Structured object records:
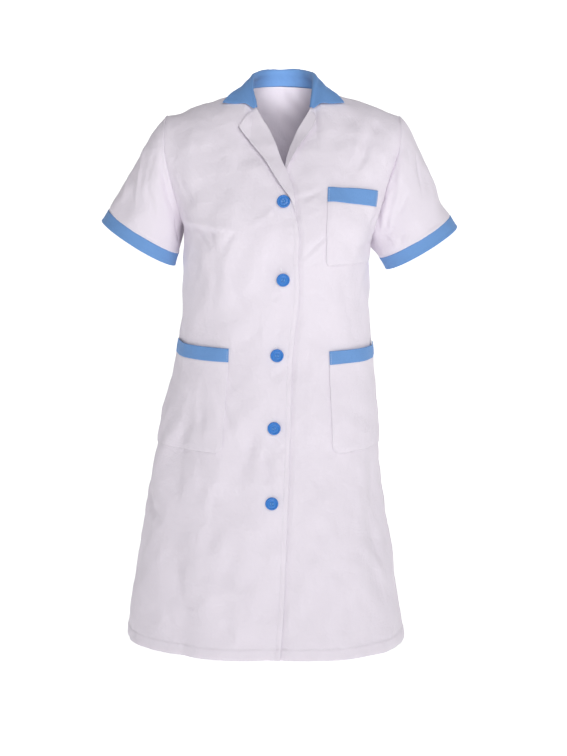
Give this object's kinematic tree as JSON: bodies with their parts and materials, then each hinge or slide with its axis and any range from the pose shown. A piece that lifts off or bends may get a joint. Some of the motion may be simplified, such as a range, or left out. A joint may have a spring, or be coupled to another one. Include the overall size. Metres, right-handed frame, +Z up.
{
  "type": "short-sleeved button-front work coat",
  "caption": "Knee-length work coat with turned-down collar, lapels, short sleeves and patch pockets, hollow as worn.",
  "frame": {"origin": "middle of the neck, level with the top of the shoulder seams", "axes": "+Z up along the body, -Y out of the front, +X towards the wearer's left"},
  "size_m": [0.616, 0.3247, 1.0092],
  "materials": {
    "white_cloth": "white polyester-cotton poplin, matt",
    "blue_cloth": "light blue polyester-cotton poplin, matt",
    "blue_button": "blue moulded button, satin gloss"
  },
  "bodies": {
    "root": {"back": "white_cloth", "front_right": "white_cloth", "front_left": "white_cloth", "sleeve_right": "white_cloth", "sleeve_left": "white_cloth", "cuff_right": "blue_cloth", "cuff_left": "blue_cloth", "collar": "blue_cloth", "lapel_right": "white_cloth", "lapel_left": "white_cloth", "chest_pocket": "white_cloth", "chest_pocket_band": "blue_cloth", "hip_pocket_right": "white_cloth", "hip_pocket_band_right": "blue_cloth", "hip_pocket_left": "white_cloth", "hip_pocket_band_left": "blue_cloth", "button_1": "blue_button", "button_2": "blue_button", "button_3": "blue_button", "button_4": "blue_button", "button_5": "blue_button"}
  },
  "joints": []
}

...

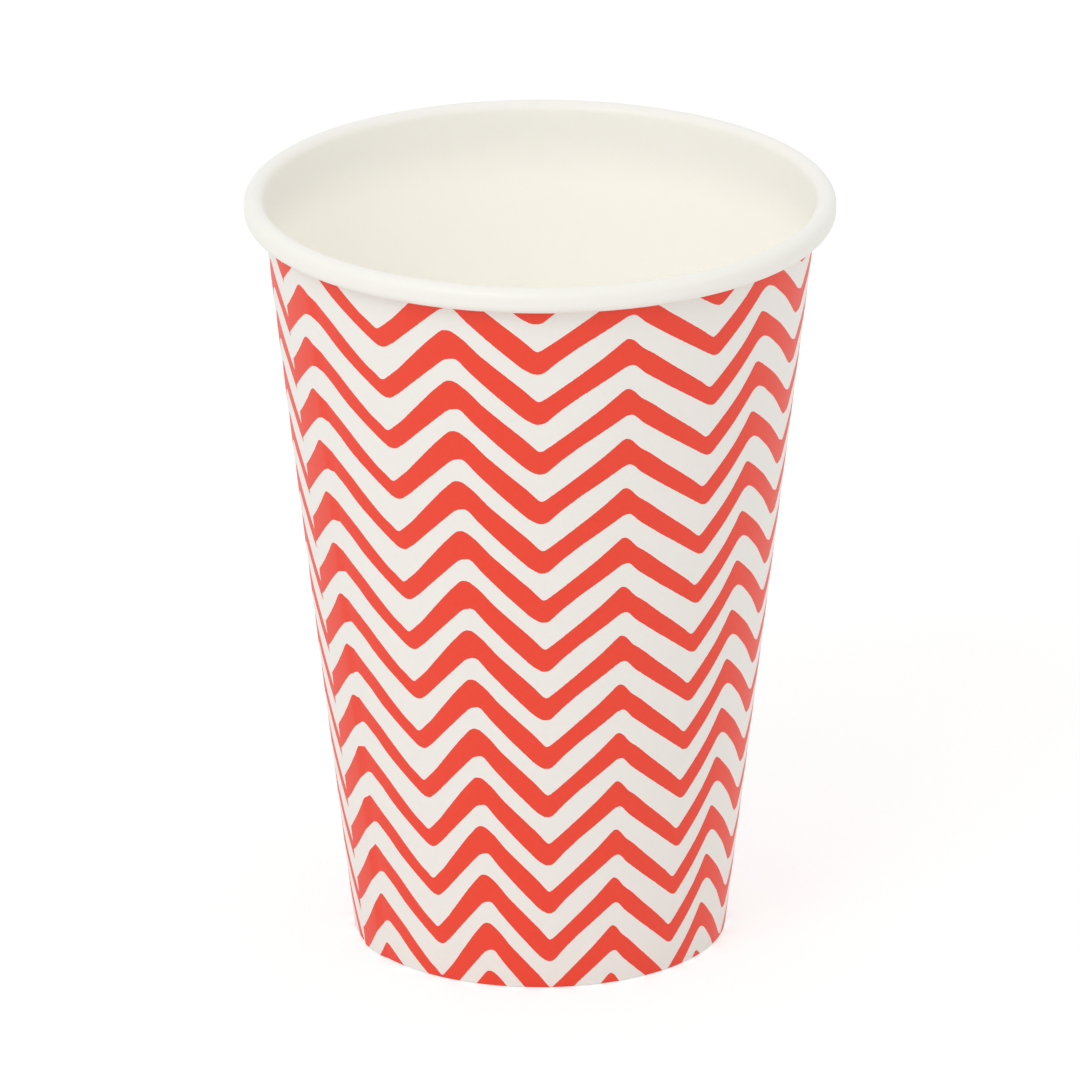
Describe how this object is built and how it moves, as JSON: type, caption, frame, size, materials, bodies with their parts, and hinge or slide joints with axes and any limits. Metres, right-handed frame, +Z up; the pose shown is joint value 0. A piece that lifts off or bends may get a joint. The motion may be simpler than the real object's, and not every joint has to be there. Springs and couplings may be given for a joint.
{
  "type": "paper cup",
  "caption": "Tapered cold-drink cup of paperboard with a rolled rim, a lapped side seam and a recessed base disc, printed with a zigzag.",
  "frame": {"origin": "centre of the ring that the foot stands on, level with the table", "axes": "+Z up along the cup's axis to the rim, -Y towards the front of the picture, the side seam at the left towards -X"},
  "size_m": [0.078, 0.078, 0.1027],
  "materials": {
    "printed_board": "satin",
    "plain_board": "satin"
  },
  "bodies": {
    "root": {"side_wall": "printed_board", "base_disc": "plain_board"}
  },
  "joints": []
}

SHORT PROBLEM: How many lines in the listing above contain the string "axis"? Answer with the number only.

EXERCISE RESPONSE: 2